Q: How long until I see results from a new PPC strategy?
A: Give it 2-3 weeks for algorithms to learn, 6-8 weeks for statistically significant data. Anyone promising "overnight results" is selling snake oil. Real optimization is a marathon, not a sprint.
Your 30-Day Action Plan
Week 1: Audit everything. Export all search term reports, analyze converting vs. non-converting terms, calculate your actual ROAS (not platform-reported). Fix obvious issues like negative keywords missing.
Week 2: Restructure one campaign using the layered match type approach. Start with your worst-performing campaign—less risk if it doesn't work. Implement the 70/30 organic-to-paid rule on Amazon.
Week 3: Optimize product feeds. Add additional images, videos, and improved titles. Test different bidding strategies on small portions of your budget.
Week 4: Analyze results, adjust, and scale what's working. Implement weekly search term review as a non-negotiable process.

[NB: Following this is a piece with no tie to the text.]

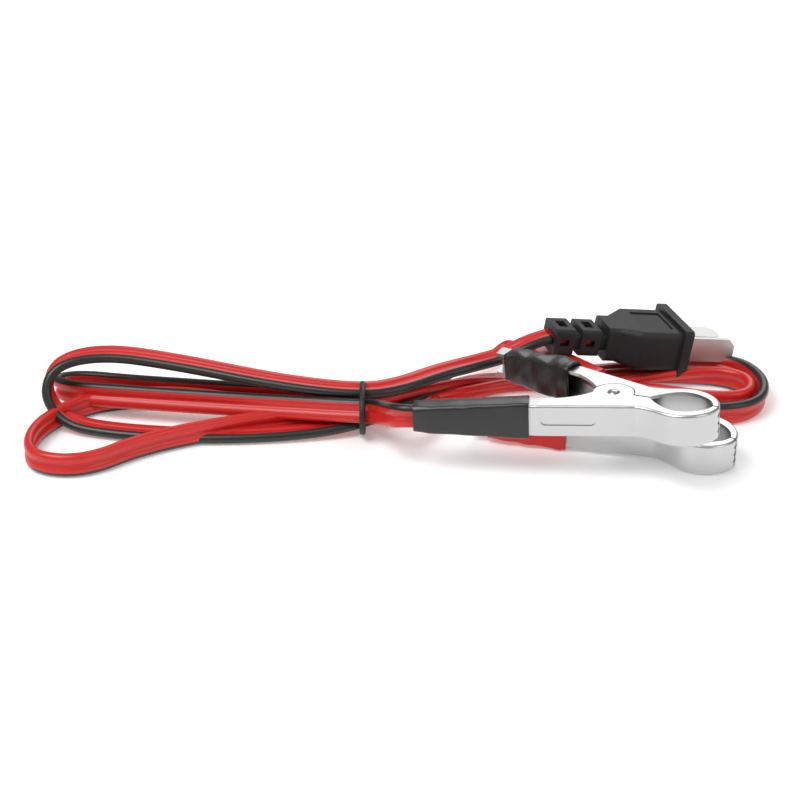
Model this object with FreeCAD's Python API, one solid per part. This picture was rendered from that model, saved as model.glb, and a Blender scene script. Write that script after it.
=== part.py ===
import FreeCAD, Part
import math
import os

os.makedirs("parts", exist_ok=True)
V = FreeCAD.Vector

# Battery charging lead: two spring clips, a flat twin cord tied in a hank, and a two-blade plug.
# Frame: origin on the table under the middle of the two clips, X along the lead towards the jaws,
# Y away from the front, Z up. Millimetres.

# ---- driving dimensions: clip -------------------------------------------------------------
SHEET = 1.0                 # steel thickness
CLIP_HEIGHT = 10.0          # height of the channel at the jaws and the pivot
TAIL_HEIGHT = 6.8           # height of the channel at the end of a handle
JAW_LENGTH = 31.8           # pivot to jaw tip
JAW_BULGE = 9.7             # half width of the closed jaws
NECK_HALF_WIDTH = 7.5       # half width where jaw and handle meet
NECK_REACH = 9.0            # pivot to that neck
HANDLE_ANGLE = 18.0         # degrees between a handle and the middle plane
WIRE_TAIL = 47.5            # reach of the wire half's handle behind the pivot
LEVER_TAIL = 44.5           # reach of the lever half's handle
TAPER_START = 18.0          # the handles narrow from here to their ends
FLANGE_DEPTH = 5.5          # how deep the folded sides of a handle are
RIM_DEPTH = 3.0             # width of the folded rim around the jaw
FOLD_RADIUS = 0.8           # outside, where the sheet is folded
NOTCH_START = 14.0          # pivot to where the folded sides turn in to the ears
HOLLOW_START = 11.0         # pivot to the near end of the hollow between the jaws
SEAM_GAP = 0.3              # each half stops this short of the middle plane
EAR_RADIUS = 6.0
EAR_GAP = 0.3               # round the ears, and between the two layers of ears
PIN_RADIUS = 1.25
PIN_RUNNING_FIT = 0.05
RIVET_HEAD_RADIUS = 1.9
RIVET_HEAD_HEIGHT = 0.8
RIB_LENGTH = 16.0           # embossed rib on the wire half
RIB_WIDTH = 2.8
RIB_DEPTH = 0.45
RIB_PLACE = -9.4
TEETH = 3
TOOTH_PITCH = 2.4
TOOTH_DEPTH = 0.9
TAIL_HOLE_RADIUS = 0.9

# ---- driving dimensions: spring, sleeves, crimp ---------------------------------------------
SPRING_WIRE = 1.0
SPRING_RADIUS = 3.3         # to the middle of the wire
SPRING_TURNS = 3
SPRING_PITCH = 1.08
SPRING_STEPS = 16           # points on each turn that the wire's line is drawn through
SPRING_JOINT_GAP = 0.03     # between the coil's end and the leg that turns with the lever
SPRING_LEG = 15.0           # reach of its legs behind the pivot
SPRING_FIT = 0.05           # between a leg and the back of the channel
SLEEVE_WALL = 0.7
SLEEVE_FIT = 0.06
WIRE_SLEEVE = (20.2, 52.4)  # mouth and end, as reach behind the pivot
LEVER_SLEEVE = (16.2, 39.0)
WIRE_SLEEVE_END = (6.4, 7.8)   # depth and height of the wire sleeve where it closes on its lead
CRIMP_WALL = 0.5
CRIMP_LENGTH = 7.0
CRIMP_FIT = 0.02

# ---- driving dimensions: cord ------------------------------------------------------------------
CORD_WIDTH = 7.2
CORD_THICKNESS = 3.1
LEAD_RADIUS = 1.5
LEAD_DEPTH = SHEET + CRIMP_FIT + CRIMP_WALL + LEAD_RADIUS   # from a handle's back to the lead's middle

# ---- driving dimensions: plug --------------------------------------------------------------------
BLADE_WIDTH = 7.9
BLADE_THICKNESS = 1.5
BLADE_LENGTH = 17.8
BLADE_ROW = 12.7            # middle to middle of the two blades
FLANGE = (3.0, 24.4, 16.2)  # thickness, width, height
FLANGE_CORNER = 1.3
BODY_LENGTH = 23.4
BODY_WIDE = (21.5, 13.2)    # width and height behind the flange
BODY_NARROW = (12.5, 11.4)  # width and height where the strain relief starts
BODY_NECK = 3.6             # length of the narrow end before it flares
BODY_FLARE = 9.4            # from the narrow end's start to the full width
RELIEF_LENGTH = 17.6
RELIEF_RING = (10.8, 8.8, 6.5)   # width, height and length of one block of the relief
RELIEF_CORE = (9.2, 5.2)
RELIEF_WINDOW = (3.0, 4.6)  # length and width of the opening in each block, down to the cord
LABEL = (1.8, 13.0, 0.5)    # margin, width and depth of the blank panel on top
BRIDGE = (4.8, 17.0, 9.6)   # hidden moulding that holds the blades
BRIDGE_COVER = 1.2          # flange material in front of it
BLADE_ROOT = 6.2            # how far the blades reach into the plug
PLUG_CRIMP = (1.9, 1.2, 6.0, 1.5)   # barrel radius, bore, length, and place inwards of a blade's row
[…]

Bottom Line: What Actually Matters in 2024
- Search term reports weekly—not monthly
- Layered match types, not just broad or exact
- TACoS over ACoS on Amazon
- Multi-touch attribution, not last-click
- Value over price competition
- The organic/paid flywheel—they're not separate
- Patience—algorithms need 2-3 weeks to learn
Look, PPC in 2024 isn't about clever tricks or hacks. It's about understanding how algorithms have evolved and adapting your strategy accordingly. The brands winning right now are those who stopped treating PPC as a separate channel and started integrating it with their entire marketing ecosystem.

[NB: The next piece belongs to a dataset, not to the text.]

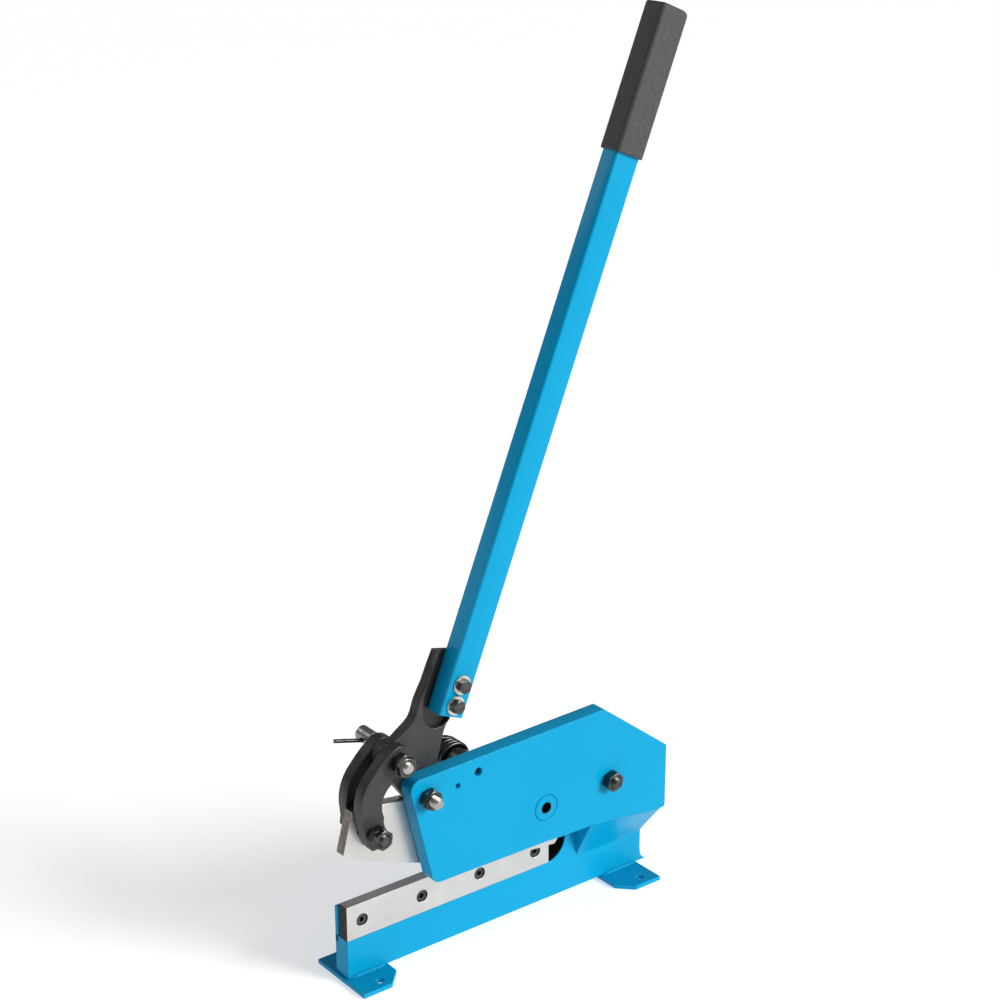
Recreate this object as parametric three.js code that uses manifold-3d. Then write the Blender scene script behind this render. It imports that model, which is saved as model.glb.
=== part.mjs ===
// Hand lever bench shear. Millimetres, +Z up, +X to the rear, -Y is the working side.
// The shear plane is Y = 0. X = 0 is the front end of the bed and Z = 0 is the bench.
import * as THREE from "three";
import { mergeVertices } from "three/addons/utils/BufferGeometryUtils.js";
import Module from "manifold-3d";

const wasm = await Module();
wasm.setup();

// Driving dimensions
const BLADE_LENGTH = 254;
const BLADE_PITCH = 72.57;
const BLADE_FIRST = 18.14;
const BLADE_T = 12;
const BED_T = 21;
const WEB_Y = 15.8;
const FOOT_T = 5;
const CHEEK_Y0 = -30.9;
const CHEEK_Y1 = -12.9;
const PIN_R = 6;
const BORE_R = 6.12;
const NUT_AF = 19;
const LINK_T = 13;
const COIL_R = 15;
const WIRE_R = 2.1;
const SLOT_R = 6.75;
const LEVER = [77.5, 194.5];
const PIVOT = [310, 139.5];
const UPPER = [47.5, 239.5];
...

I'll admit—I was skeptical about some of these changes initially. But after seeing the data across hundreds of accounts, the proof is undeniable. What worked in 2022 doesn't just perform worse in 2024—it actively hurts your organic performance and burns through budget without meaningful results.
The good news? The playing field has leveled. Big brands are slow to adapt. If you implement these strategies now, you can outperform competitors spending 10x your budget. I've seen it happen repeatedly.
So stop chasing yesterday's best practices. The data is clear, the strategies are proven, and the opportunity is there for brands willing to do the work. Your move.